There wasn’t much room in all this history, destiny, and messianic redemption for the narrative of the “loser.” Israelis, the most humane among them, could afford to acknowledge the sins that enabled the triumphs of Israel. These visionaries bucked the national consensus, but they were swimming upstream and against the prevailing winds. Over time, their voice became thinner and thinner until it was mostly snuffed out in the shouts of triumph from the Israeli nationalist camp.
But over the past decade or more, the tables have turned. With the onset of the Intifadas, Palestinians began to make a claim to a narrative of their own. It wasn’t just a story they proclaimed for themselves. They asked the rest of the world to acknowledge it as well. Slowly, ever so slowly, the world has turned from intense admiration of Israel’s achievements to recognition of the moral cost of those victories.
In the past 11 years, we have gone through two Intifadas, wars in Gaza in (2009) and Lebanon (2006). With each of these new developments in the Palestinian national struggle, Israel’s narrative receded and the Palestinian’s advanced.
Though the term Nakba has existed for decades, few outside the Arab world have been willing to acknowledge either it or the historical event it denotes. Until now. The historical truth of this tragedy can no longer be mitigated or denied as it has been for so long. Israel has tried to stick its finger in the dyke in order to suppress awareness. It was sung the praises of its own national myth attempting to drown out those who paid the price for Israel’s joy.

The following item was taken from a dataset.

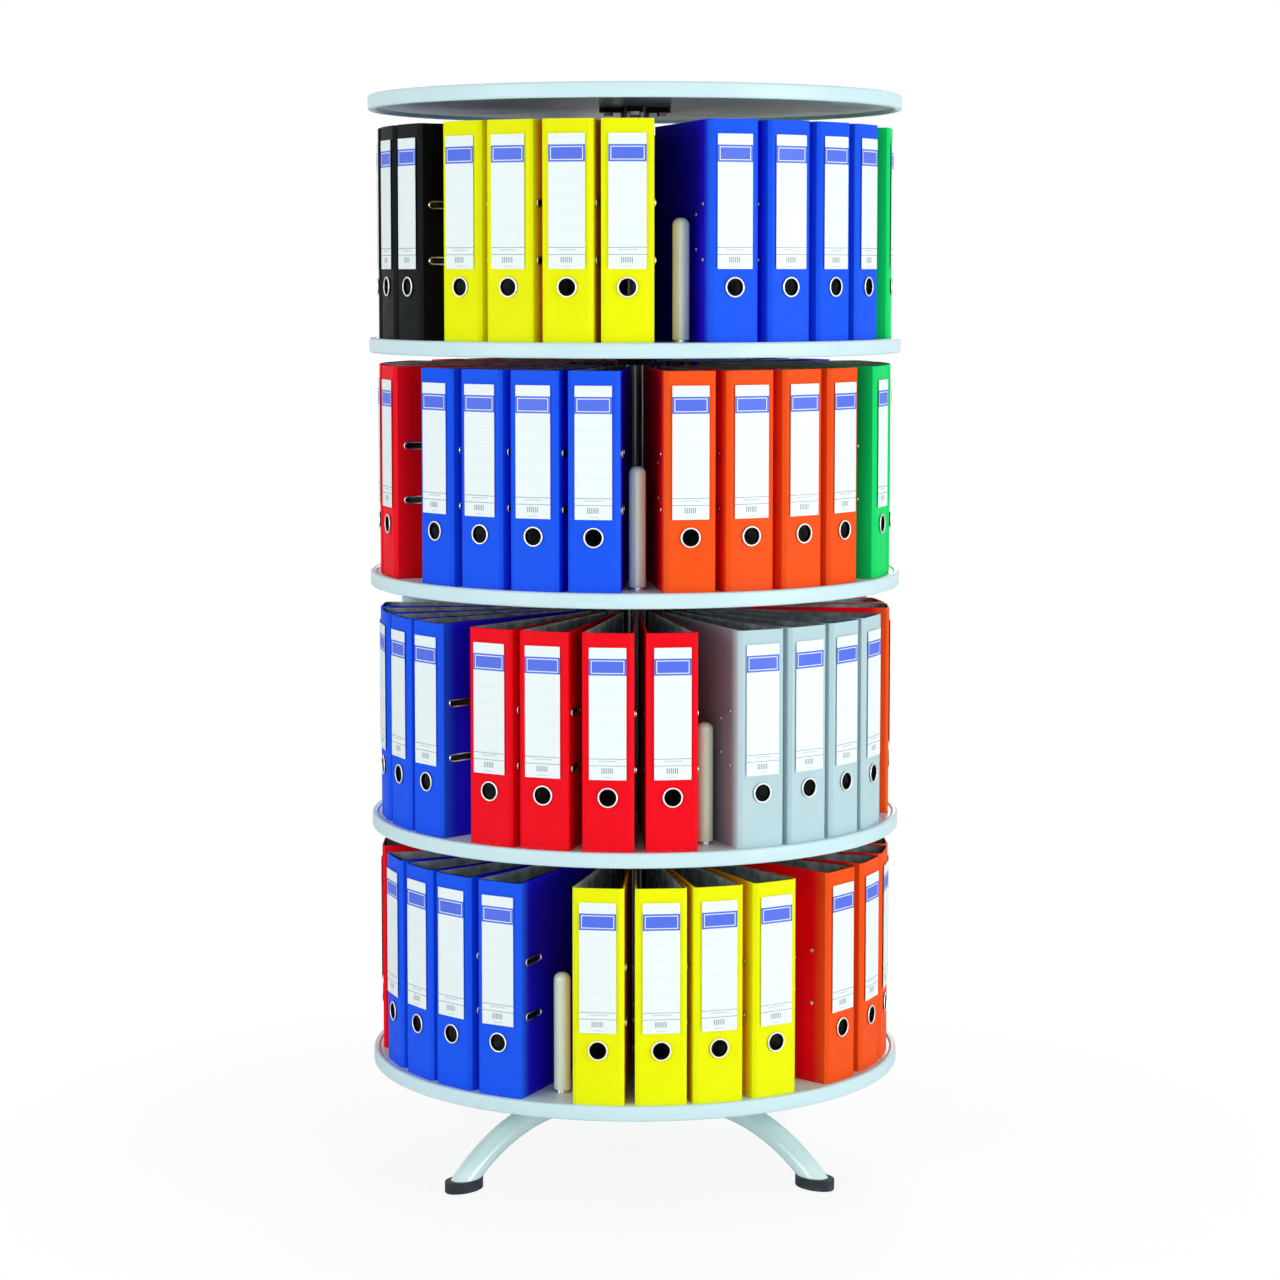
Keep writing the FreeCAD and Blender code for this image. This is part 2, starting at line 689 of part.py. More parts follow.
# ---------------------------------------------------------------- the foot and the column
makeBaseHub()
makeColumn()
makeColumnPlug()
makeBaseBolt()
legAngles = [f"baseAngle - 45 + {quarterAngle} * {number}" for number in range(quarters)]
legs = [makeLeg(f"leg_{number + 1}", angle) for number, angle in enumerate(legAngles)]
shoe = makeShoe(legs[0])
group("leg_shoes", [copyOf(shoe, angle=f"{quarterAngle} * {number}") for number in range(quarters)])
collar = makeCollar()
grubScrew = makeGrubScrew()
collarHeights = [f"{shelfHeight(number)} - {collarDrop}" for number in range(1, shelves)]
group("shelf_collars", [copyOf(collar, height=height) for height in collarHeights])
group("collar_screws", [copyOf(grubScrew, height=height) for height in collarHeights])

# ---------------------------------------------------------------- the cover
hubScrew = makeHubScrew()


def hubScrews(label, height, angle):
    screws = [
        copyOf(hubScrew, height=height, across="hubScrewReach", angle=f"{angle} + {quarterAngle * number}")
        for number in range(quarters)
    ]
    return group(label, screws)


coverHeight = shelfHeight(0)
makeBoard("cover_board", coverHeight, "0", hubHole=False)
makeRim("cover_rim", coverHeight, "0")
makeHub("cover_hub", coverHeight, "0", bore="columnRadius + seatGap", sleeved=False)
hubScrews("cover_hub_screws", coverHeight, "0")

# ---------------------------------------------------------------- the shelves and what stands on them
post = makePost()
postCap = makePostCap()
file = makeFile()


def fileAngle(number, slot):
    """The middle of a file, counted from the front stop towards +X."""
    section, step = divmod(slot, filesPerSection)
    strays = fileStrays[number][sectionOrder[section]]
    stray = strays[step % len(strays)]
    even = f"{sectionAngle * section} + postGapAngle / 2 + {step + 0.5} * {filePitch}"
    return f"({even} + {filePlay} * ({stray}))"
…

But there is about the Nakba, what James Joyce called an “ineluctable modality of the visible,” something which can no longer be denied, a fundamental truth that has been repressed far too long.
Now, the tender shoots of the Arab Spring have burst forth. On Nakba Day last month, Palestinian supporters overwhelmed four Israeli borders demanding that the injustice of the Nakba be redressed. Tomorrow, many of these same protesters will do it again, this time to commemorate the Palestinian loss represented by the 1967 War. They’re calling it Naksa, the Setback. Perhaps slightly less tragic than Nakba, or Catastrophe. But the aggregation of these terms strengthens the sense of a wrong that cannot be denied.

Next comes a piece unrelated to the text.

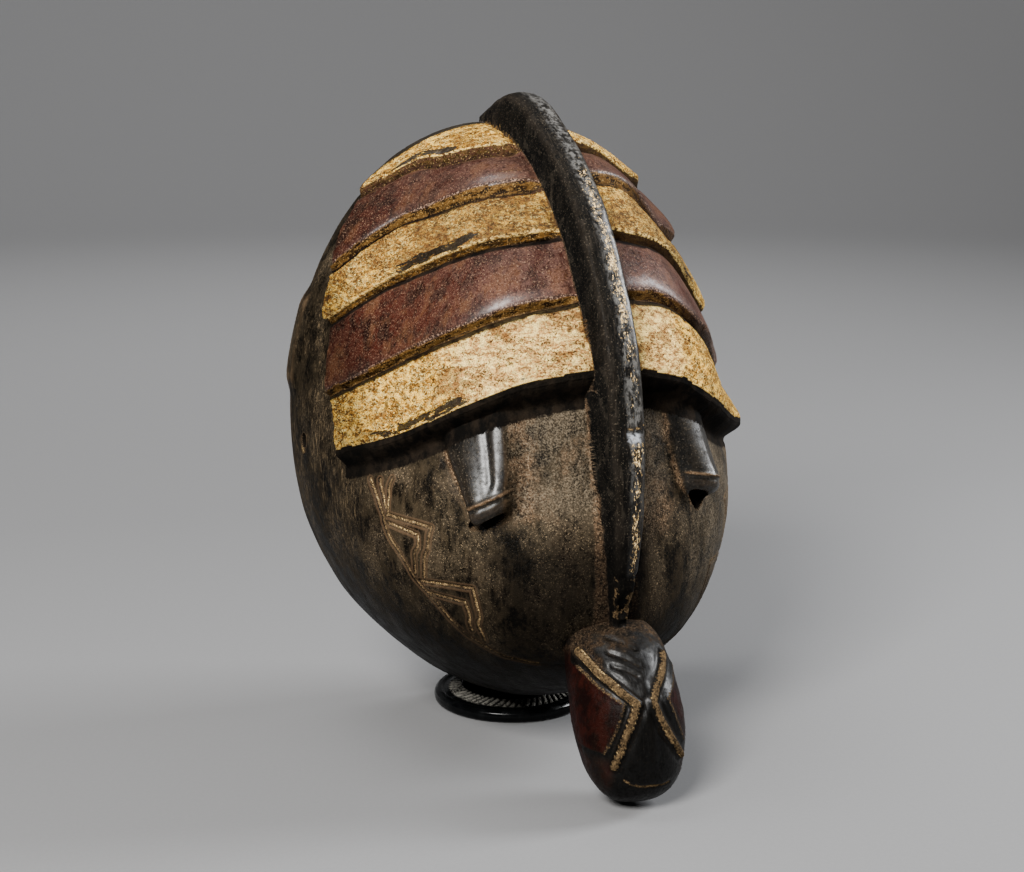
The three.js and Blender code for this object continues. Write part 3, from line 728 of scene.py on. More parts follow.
def body_marks(mesh, signed, z, p, marks):
    """Paints the marks of the body: colours, the painted shadow under the brow, pale lines, dust, gloss and
    chips.
    """
    cream, red, on_cap, hooded, up, across, band = [
        marks[name] for name in ("cream", "red", "on_cap", "hood", "up", "u", "band")]
    ragged = layered(p, 5, 3, 120)
    x = np.abs(p[:, 0])
    left = p[:, 0] < 0
    chip = np.zeros_like(z)
    for k, low, high in CHIPPED_SPANS:
        span = ramp(signed, low, 8) * ramp(signed, high, -8)
        chip = np.maximum(chip, (band == k) * span)
    painted = (cream + red) * ~marks["step"]
    outline = bell(across - 1.06, 0.08) * ramp(up, -0.25, 0.1) * ramp(up, 1.0, -0.3) * (x < 75)
    lid_line = bell(up - 0.062, 0.018) * hooded * ramp(across, -1.2, 0.3)
    between = ramp(x, 50, -26) * ramp(z, 95, 40) * ramp(z, 188, -30) * (1 - on_cap)
    inner_eye = bell(x - 38.5, 8) * left * ramp(z, 116, 18) * ramp(z, 188, -10)
    beside_hood = bell(across + 1.3, 0.2) * ~left * ramp(up, -0.55, 0.15) * ramp(up, 1.3, -0.2)
    inner_eye = np.maximum(inner_eye, 1.1 * beside_hood) * (1 - on_cap)
    gloss = hooded * smooth((across + np.where(left, 0.9, 1.3)) / 0.2) * ramp(across, 0.97, -0.1)
    halo = bell(np.hypot(p[:, 1] - SIDE_HOLE_Y, z - SIDE_HOLE_Z), 5.5) * (x > SIDE_X)
    under_cap = smooth((band_line(0, signed) - BROW_CHAMFER - z) / 4 + 0.5)
    root = bell(np.maximum(x - 9, 0), 2.2) * (z > 70) * under_cap
    dust = [
        painted * ramp(marks["room"], 3.0 + 2.5 * ragged, -3) * 0.45,
        outline * 0.9,
        root * (0.85 + 0.5 * ragged),
        0.4 * bell(np.maximum(x - 9, 0), 2.5) * (band >= 0),
        halo * (0.8 + 0.4 * ragged),
        between * (0.42 + 0.5 * layered(p, 14, 3, 130, (1, 1, 2))),
        inner_eye * (0.7 + 0.5 * ragged) * (1 - gloss),
        lid_line * 0.9,
    ]
    pale_chip = 0.9 * bell(np.hypot(p[:, 1] - PALE_CHIP_Y, z - PALE_CHIP_Z), 3.2) * (x > SIDE_X)
    pale = np.maximum(marks["groove"], pale_chip)
    # the third channel of mark1 carries the painted shadow under the brow
    paint(mesh, "mark1", cream, red, marks["brow"], 0)
    paint(mesh, "mark2", pale, np.max(dust, 0), gloss * (1 - lid_line), 0)
    paint(mesh, "edge", marks["gap"] / EDGE_REACH, marks["above"], chip, 0)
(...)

News stories today indicate that Hezbollah has asked for protests on the Lebanese border be cancelled. So we don’t quite know what the dimensions of the event will be. But there is one thing of which you can be sure. The dimensions of this struggle will grow day by day, protest by protest. And as they do, Israel’s case will grow weaker and weaker.
Later this month, a Turkish flotilla consisting of peace activists from the Arab world along with Israelis and American Jews will set sail for Gaza. This voyage is a follow-up to the Mavi Marmara catastrophe in which Israeli commandos killed nine Turks last year. Turkish media reports that the U.S. has dangled a carrot in front of the Turkish government, promising to host an Israeli-Palestinian peace conference in Turkey if it will call off the flotilla and normalize relations with Israel.

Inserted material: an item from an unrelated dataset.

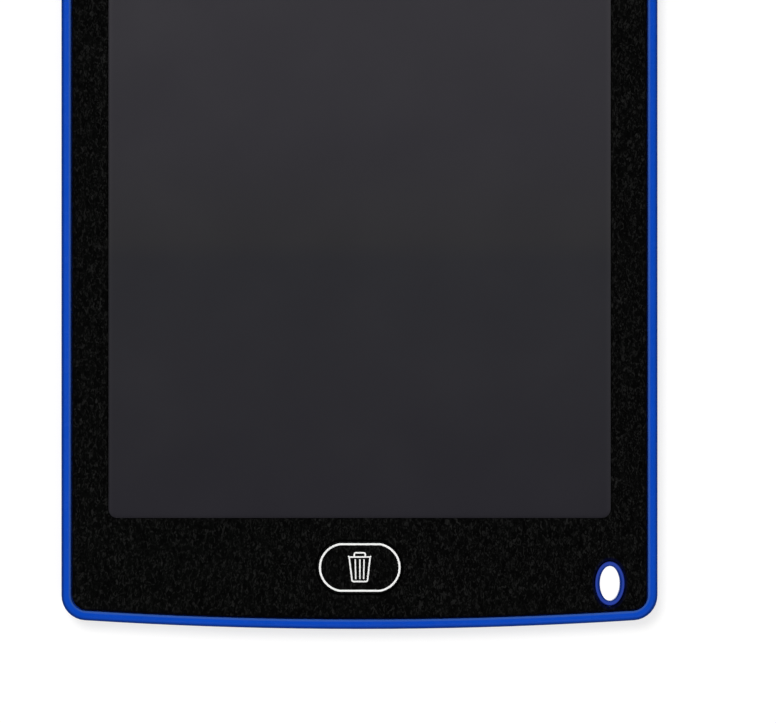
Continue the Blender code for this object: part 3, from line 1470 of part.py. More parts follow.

The very notion of such a bribe is insulting both to Turkey and to the Israeli-Arab peace process. Can a nation be bought? Can peace be bought? For a mess of porridge? What does Obama take Turkey for? This is a proud nation that can’t be taken in by charades. Its leader, Pres. Erdogan is no fool. He ought to tell the U.S. and Israel that it knows what the price of peace is and when those two are ready to pay, then they have his phone number, as Secretary of State Baker said during the Bush administration, and should call. Until then, they should stop wasting everyone’s time with makeshift measures and blandishments like peace conferences. What good is such a meeting when Israel isn’t ready to deal?
As I wrote in my latest contribution to Truthout, a September date with destiny is looming for Palestine in the UN General Assembly. This is yet another incremental advance of the cause of Palestine and another nail in the coffin of the Occupation. From my reading of UN processes, the Security Council can delay but not deny Palestinian statehood. It’s only a matter of time. As Meir Dagan has been saying lately, time is not on Israel’s side. The longer it delays the worse the deal it will get.
I should make clear that I’m not talking about erasing the Israeli narrative or expecting Israelis to grovel at the feet of those they’ve injured. The Israeli narrative is still valid. All those achievements are laudable, something Israel and the Jewish people can be proud of. But not at the expense of Palestine. Not if Palestine must be denied. What the world demands is that there be two legitimate narratives neither of which eclipses or demeans the other. Two equal narratives. When Bibi Netanyahu or whoever is the Israeli PM at the time can do that, he knows Mahmoud Abbas’s phone number. He can call.